ライフステージでWLBのあり方が変わることを理解することも大切であるとのことでした。例えば、仕事を通して成長する時期はW>L、子育て等の家庭や家族を重視する時期はW<L、仕事上での責任が大きくなる時期はW>L。また、目先の単なる時間や労力の配分だけでなく、長期的な視点で人生のスケジュールを考えて自己研鑚を積むことや、各種支援制度を活用することなども、WLBの工夫として提案されました。家庭内にあっては、家事や育児、介護のシェアについてパートナーとしっかり話し合い、子どももチームの一員として役割を分担することも必要とのことでした。

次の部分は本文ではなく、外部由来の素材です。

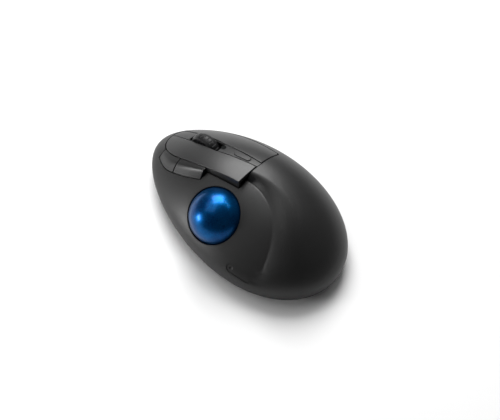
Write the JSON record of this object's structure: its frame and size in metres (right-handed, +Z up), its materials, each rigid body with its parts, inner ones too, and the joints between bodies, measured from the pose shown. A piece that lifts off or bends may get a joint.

働きたい人が働き続けることができる社会の実現は、働き続ける人の経済的な安定を意味します。女性や時間的制約のある人が働ける環境整備は経済的に安定となる上でも必要であり、WLBの重要性が考えられるようになりました。
女子学生を中心に教職員あわせて54名の参加がありました。香川先生のお話は、女子学生にとっては人生の先輩からの心強いアドバイスになったと思います。男子学生にとっては、家事や育児、介護の負担をパートナーとしっかり話し合い、シェアし、お互いの生き方を尊重し協力し合う大切さについて学ぶ機会になったと思います。この度の講演会を通して、日本の社会にはWLBの問題において進化すべき余地が多分に残されていることを感じました。
最後に、参加した学生が自由記述欄にたくさんの感想を記載してくれましたので、学生から寄せられた感想の一部を紹介します。
〇ワークライフバランスについて考えたことがなかったので、勉強できてとてもよかったです。
〇将来どのように生活するのかを考えたことがなかったので、今回このような講義を聴くことで少し考えることができてよかったです。
〇就職・結婚のことを今まで考えたことなかったのでいい機会になりました。
〇今の安倍首相の政策がもっと地方の人たちに対して明確に今日の研修会みたいにニュースなどで報道してくれれば一人ひとりの意識が高まり協力的な国になり政治が円滑に進むのではないかと思った。とてもいい話だった。
〇子育てにおいて準備しておかなければならないことが分かってよかったです。
〇今の時代の子育ては、仕事とも両立していかないといけない人たちが多いいと思うので、2人で助け合っていくことが大切だと思います。仕事ができる人が減ってきているので今後の日本はとても不安だと思います。
〇女性にとって子育て妊娠のタイミングは仕事の面を含めて考えると難しい問題だと思いました。
〇WLBがどのようなものかと思っていたけれど話を聞いてみると現在の男女の間で起こる問題や企業での過労などの面をよりよくしようとする活動だということが分かった。このWLBは日本ではまだまだ広まっていないような感じがしました。世界では日本より残業が少ないところはたくさんあるのでそういう面でも企業側がどうにかしてくれたら、この先就職するときにしやすいなと思った。
〇自分が将来働くようになったり、家庭を持つようになったりしたとき、どういう風に仕事と家庭を両立するのがいいかを考えるいい機会になりました。こそだては、母親だけでなく父親も協力することで負担が減るということが分かりました。
〇就職を考える際に、このワークライフバランスがきちんと整った会社を選びたいと思いました。
〇やっぱり子育てするのは大変なので、しっかりサポートをすることが大切だと分かりました。自分の年齢や親の年齢子どもの年齢など先を見越して考えていくことが大切だと思いました。
ワークライフ支援室
室長 杉原成美
学長から一言:とりわけ学生にとって、そしてとりわけ女子学生にとって、考えるよい機会になったようですねッ!たくさんの男子学生にも聴いてほしい内容でしたねッ!香川恭子先生、ありがとうございました!